PROVIDED MATERIAL →
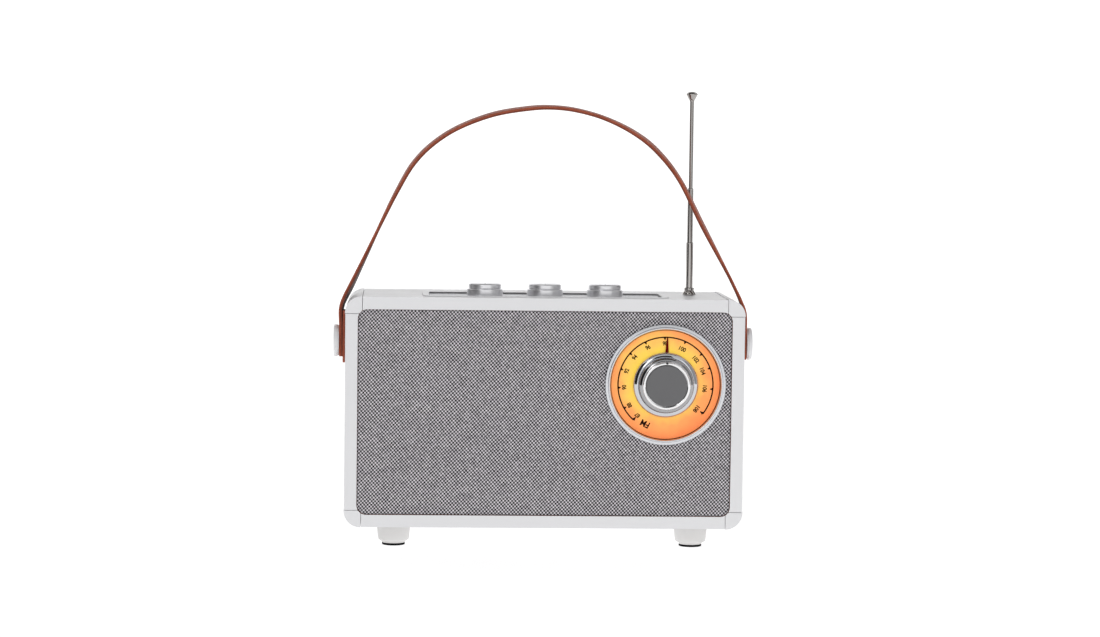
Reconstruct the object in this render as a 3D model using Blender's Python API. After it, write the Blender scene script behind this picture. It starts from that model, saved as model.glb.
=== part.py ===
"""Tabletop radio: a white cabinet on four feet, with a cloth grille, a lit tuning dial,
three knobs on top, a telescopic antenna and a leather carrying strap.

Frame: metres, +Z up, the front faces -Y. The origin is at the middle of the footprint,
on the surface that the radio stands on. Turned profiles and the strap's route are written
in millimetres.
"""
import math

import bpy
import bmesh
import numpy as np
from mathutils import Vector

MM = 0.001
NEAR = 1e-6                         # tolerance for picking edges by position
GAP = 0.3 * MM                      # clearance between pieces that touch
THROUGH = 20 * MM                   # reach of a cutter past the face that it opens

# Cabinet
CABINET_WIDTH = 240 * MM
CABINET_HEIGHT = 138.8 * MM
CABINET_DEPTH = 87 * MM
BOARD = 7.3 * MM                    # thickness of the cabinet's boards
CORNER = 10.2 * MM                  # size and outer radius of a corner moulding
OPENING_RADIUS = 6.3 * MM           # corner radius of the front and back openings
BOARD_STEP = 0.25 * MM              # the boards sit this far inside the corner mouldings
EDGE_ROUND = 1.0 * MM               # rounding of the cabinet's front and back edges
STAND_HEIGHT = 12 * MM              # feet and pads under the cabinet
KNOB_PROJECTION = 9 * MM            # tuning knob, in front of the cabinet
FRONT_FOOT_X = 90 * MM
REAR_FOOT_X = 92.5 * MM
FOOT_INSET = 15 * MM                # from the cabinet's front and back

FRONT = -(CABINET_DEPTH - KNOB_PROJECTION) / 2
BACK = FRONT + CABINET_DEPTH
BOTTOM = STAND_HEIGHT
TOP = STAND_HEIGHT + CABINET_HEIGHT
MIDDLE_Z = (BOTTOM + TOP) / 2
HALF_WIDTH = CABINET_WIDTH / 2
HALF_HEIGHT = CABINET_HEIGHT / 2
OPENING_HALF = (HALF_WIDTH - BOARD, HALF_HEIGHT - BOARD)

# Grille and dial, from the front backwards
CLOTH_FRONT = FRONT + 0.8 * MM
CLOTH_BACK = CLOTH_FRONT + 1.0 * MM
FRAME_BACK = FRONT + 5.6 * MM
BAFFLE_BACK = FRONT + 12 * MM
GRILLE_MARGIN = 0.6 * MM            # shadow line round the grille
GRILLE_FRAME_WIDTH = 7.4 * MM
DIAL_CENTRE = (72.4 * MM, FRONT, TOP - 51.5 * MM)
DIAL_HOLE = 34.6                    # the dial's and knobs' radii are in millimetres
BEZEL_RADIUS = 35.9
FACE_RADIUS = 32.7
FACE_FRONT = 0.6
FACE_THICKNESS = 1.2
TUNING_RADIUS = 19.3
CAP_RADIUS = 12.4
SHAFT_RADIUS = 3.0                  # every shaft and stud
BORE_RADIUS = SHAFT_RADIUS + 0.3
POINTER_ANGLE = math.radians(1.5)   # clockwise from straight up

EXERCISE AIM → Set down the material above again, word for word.

ANSWER TO THIS EXERCISE →
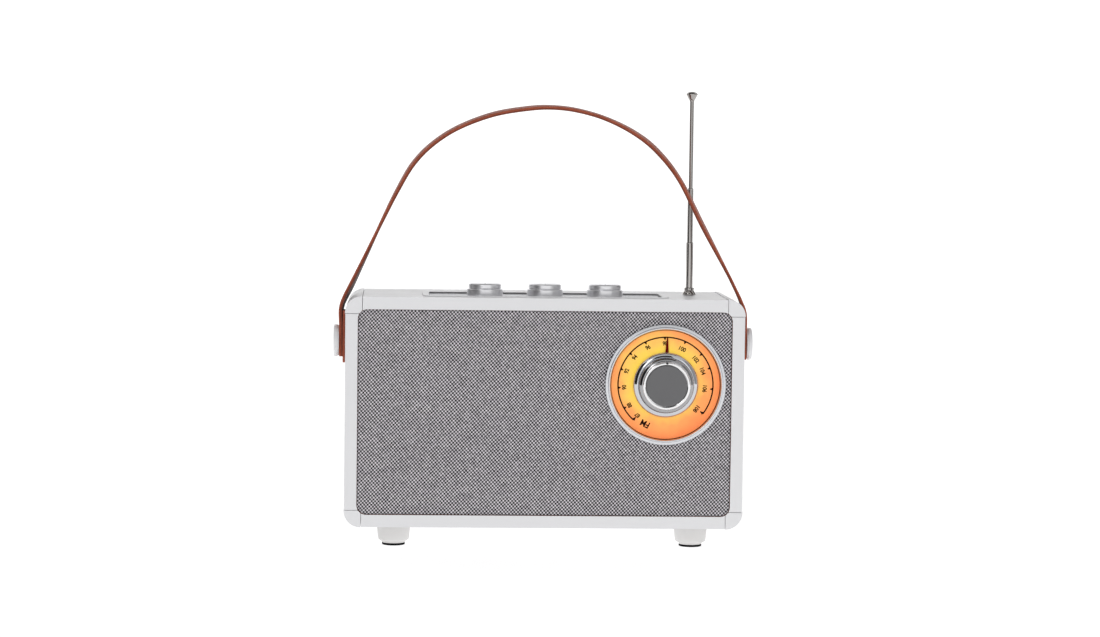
Reconstruct the object in this render as a 3D model using Blender's Python API. After it, write the Blender scene script behind this picture. It starts from that model, saved as model.glb.
=== part.py ===
"""Tabletop radio: a white cabinet on four feet, with a cloth grille, a lit tuning dial,
three knobs on top, a telescopic antenna and a leather carrying strap.

Frame: metres, +Z up, the front faces -Y. The origin is at the middle of the footprint,
on the surface that the radio stands on. Turned profiles and the strap's route are written
in millimetres.
"""
import math

import bpy
import bmesh
import numpy as np
from mathutils import Vector

MM = 0.001
NEAR = 1e-6                         # tolerance for picking edges by position
GAP = 0.3 * MM                      # clearance between pieces that touch
THROUGH = 20 * MM                   # reach of a cutter past the face that it opens

# Cabinet
CABINET_WIDTH = 240 * MM
CABINET_HEIGHT = 138.8 * MM
CABINET_DEPTH = 87 * MM
BOARD = 7.3 * MM                    # thickness of the cabinet's boards
CORNER = 10.2 * MM                  # size and outer radius of a corner moulding
OPENING_RADIUS = 6.3 * MM           # corner radius of the front and back openings
BOARD_STEP = 0.25 * MM              # the boards sit this far inside the corner mouldings
EDGE_ROUND = 1.0 * MM               # rounding of the cabinet's front and back edges
STAND_HEIGHT = 12 * MM              # feet and pads under the cabinet
KNOB_PROJECTION = 9 * MM            # tuning knob, in front of the cabinet
FRONT_FOOT_X = 90 * MM
REAR_FOOT_X = 92.5 * MM
FOOT_INSET = 15 * MM                # from the cabinet's front and back

FRONT = -(CABINET_DEPTH - KNOB_PROJECTION) / 2
BACK = FRONT + CABINET_DEPTH
BOTTOM = STAND_HEIGHT
TOP = STAND_HEIGHT + CABINET_HEIGHT
MIDDLE_Z = (BOTTOM + TOP) / 2
HALF_WIDTH = CABINET_WIDTH / 2
HALF_HEIGHT = CABINET_HEIGHT / 2
OPENING_HALF = (HALF_WIDTH - BOARD, HALF_HEIGHT - BOARD)

# Grille and dial, from the front backwards
CLOTH_FRONT = FRONT + 0.8 * MM
CLOTH_BACK = CLOTH_FRONT + 1.0 * MM
FRAME_BACK = FRONT + 5.6 * MM
BAFFLE_BACK = FRONT + 12 * MM
GRILLE_MARGIN = 0.6 * MM            # shadow line round the grille
GRILLE_FRAME_WIDTH = 7.4 * MM
DIAL_CENTRE = (72.4 * MM, FRONT, TOP - 51.5 * MM)
DIAL_HOLE = 34.6                    # the dial's and knobs' radii are in millimetres
BEZEL_RADIUS = 35.9
FACE_RADIUS = 32.7
FACE_FRONT = 0.6
FACE_THICKNESS = 1.2
TUNING_RADIUS = 19.3
CAP_RADIUS = 12.4
SHAFT_RADIUS = 3.0                  # every shaft and stud
BORE_RADIUS = SHAFT_RADIUS + 0.3
POINTER_ANGLE = math.radians(1.5)   # clockwise from straight up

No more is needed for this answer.